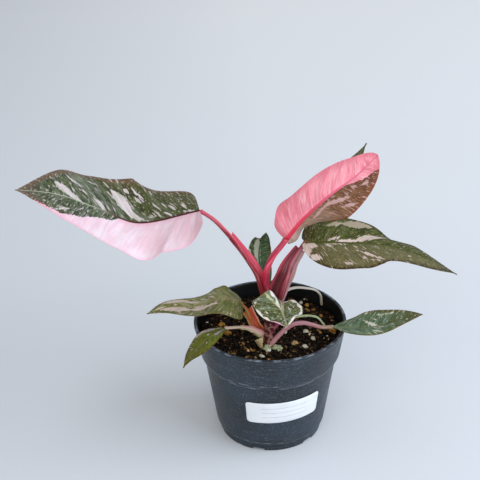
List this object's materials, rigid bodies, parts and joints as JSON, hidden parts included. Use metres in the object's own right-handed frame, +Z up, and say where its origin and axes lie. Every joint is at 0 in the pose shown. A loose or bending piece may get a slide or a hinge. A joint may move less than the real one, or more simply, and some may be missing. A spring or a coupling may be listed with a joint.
{
  "type": "potted philodendron",
  "caption": "Young variegated philodendron with pink, cream and green heart-shaped leaves on winged petioles, standing in a round plastic nursery pot filled with potting mix.",
  "frame": {"origin": "centre of the flat underside of the pot", "axes": "+Z up, +X to the right and +Y to the back as seen from the side that the label is on"},
  "size_m": [0.2984, 0.1252, 0.2177],
  "materials": {
    "pot_plastic": "moulded, satin, dark blue-grey",
    "label_paper": "blank white coated paper",
    "potting_mix": "moist peat and bark with perlite",
    "stem_bark": "young stem with scars",
    "petiole_red": "smooth living skin, crimson",
    "petiole_maroon": "smooth living skin, maroon",
    "petiole_green": "smooth living skin, pale green",
    "petiole_tan": "smooth living skin, orange-brown",
    "petiole_mauve": "smooth living skin, mauve-pink",
    "dried_strip": "dried leaf base",
    "blade_pink_dark": "waxy leaf, half pale pink and half speckled grey-green",
    "blade_pink_under": "leaf seen from its underside, pink and bronze",
    "blade_olive_cream": "waxy leaf, olive with cream-pink blotches",
    "blade_green_cream": "waxy leaf, grey-green and cream",
    "blade_olive_streaked": "waxy leaf, olive with cream-pink streaks",
    "blade_olive": "waxy leaf, olive green",
    "blade_green": "waxy leaf, green with whitish marks",
    "blade_dark_green": "waxy leaf, dark green"
  },
  "bodies": {
    "root": {"pot": "pot_plastic", "label": "label_paper", "soil": "potting_mix", "stem": "stem_bark", "leaf_1_petiole": "petiole_red", "leaf_2_petiole": "petiole_red", "leaf_3_petiole": "petiole_maroon", "leaf_4_petiole": "petiole_green", "leaf_5_petiole": "petiole_tan", "leaf_6_petiole": "petiole_tan", "leaf_7_petiole": "petiole_red", "leaf_8_petiole": "petiole_mauve", "leaf_9_petiole": "petiole_maroon", "dried_petiole": "dried_strip", "scale_leaf": "petiole_green", "dried_sheath": "dried_strip", "leaf_1_blade": "blade_pink_dark", "leaf_2_blade": "blade_pink_under", "leaf_3_blade": "blade_olive_cream", "leaf_4_blade": "blade_green_cream", "leaf_5_blade": "blade_olive_streaked", "leaf_6_blade": "blade_olive", "leaf_7_blade": "blade_green_cream", "leaf_8_blade": "blade_green", "leaf_9_blade": "blade_dark_green"}
  },
  "joints": []
}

──────

> **PROBLEM TO WORK ON**
Write the data back out verbatim.

> **RESPONSE FOR THIS EXERCISE**
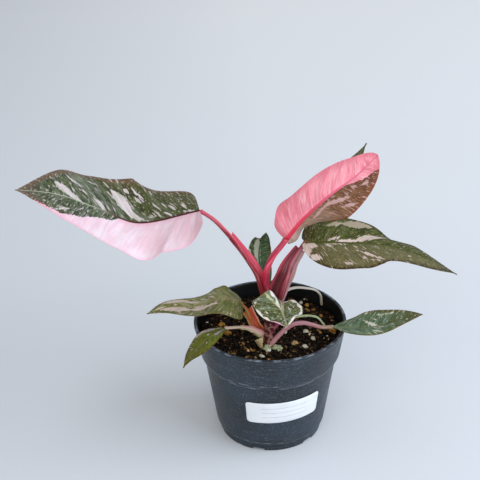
List this object's materials, rigid bodies, parts and joints as JSON, hidden parts included. Use metres in the object's own right-handed frame, +Z up, and say where its origin and axes lie. Every joint is at 0 in the pose shown. A loose or bending piece may get a slide or a hinge. A joint may move less than the real one, or more simply, and some may be missing. A spring or a coupling may be listed with a joint.
{
  "type": "potted philodendron",
  "caption": "Young variegated philodendron with pink, cream and green heart-shaped leaves on winged petioles, standing in a round plastic nursery pot filled with potting mix.",
  "frame": {"origin": "centre of the flat underside of the pot", "axes": "+Z up, +X to the right and +Y to the back as seen from the side that the label is on"},
  "size_m": [0.2984, 0.1252, 0.2177],
  "materials": {
    "pot_plastic": "moulded, satin, dark blue-grey",
    "label_paper": "blank white coated paper",
    "potting_mix": "moist peat and bark with perlite",
    "stem_bark": "young stem with scars",
    "petiole_red": "smooth living skin, crimson",
    "petiole_maroon": "smooth living skin, maroon",
    "petiole_green": "smooth living skin, pale green",
    "petiole_tan": "smooth living skin, orange-brown",
    "petiole_mauve": "smooth living skin, mauve-pink",
    "dried_strip": "dried leaf base",
    "blade_pink_dark": "waxy leaf, half pale pink and half speckled grey-green",
    "blade_pink_under": "leaf seen from its underside, pink and bronze",
    "blade_olive_cream": "waxy leaf, olive with cream-pink blotches",
    "blade_green_cream": "waxy leaf, grey-green and cream",
    "blade_olive_streaked": "waxy leaf, olive with cream-pink streaks",
    "blade_olive": "waxy leaf, olive green",
    "blade_green": "waxy leaf, green with whitish marks",
    "blade_dark_green": "waxy leaf, dark green"
  },
  "bodies": {
    "root": {"pot": "pot_plastic", "label": "label_paper", "soil": "potting_mix", "stem": "stem_bark", "leaf_1_petiole": "petiole_red", "leaf_2_petiole": "petiole_red", "leaf_3_petiole": "petiole_maroon", "leaf_4_petiole": "petiole_green", "leaf_5_petiole": "petiole_tan", "leaf_6_petiole": "petiole_tan", "leaf_7_petiole": "petiole_red", "leaf_8_petiole": "petiole_mauve", "leaf_9_petiole": "petiole_maroon", "dried_petiole": "dried_strip", "scale_leaf": "petiole_green", "dried_sheath": "dried_strip", "leaf_1_blade": "blade_pink_dark", "leaf_2_blade": "blade_pink_under", "leaf_3_blade": "blade_olive_cream", "leaf_4_blade": "blade_green_cream", "leaf_5_blade": "blade_olive_streaked", "leaf_6_blade": "blade_olive", "leaf_7_blade": "blade_green_cream", "leaf_8_blade": "blade_green", "leaf_9_blade": "blade_dark_green"}
  },
  "joints": []
}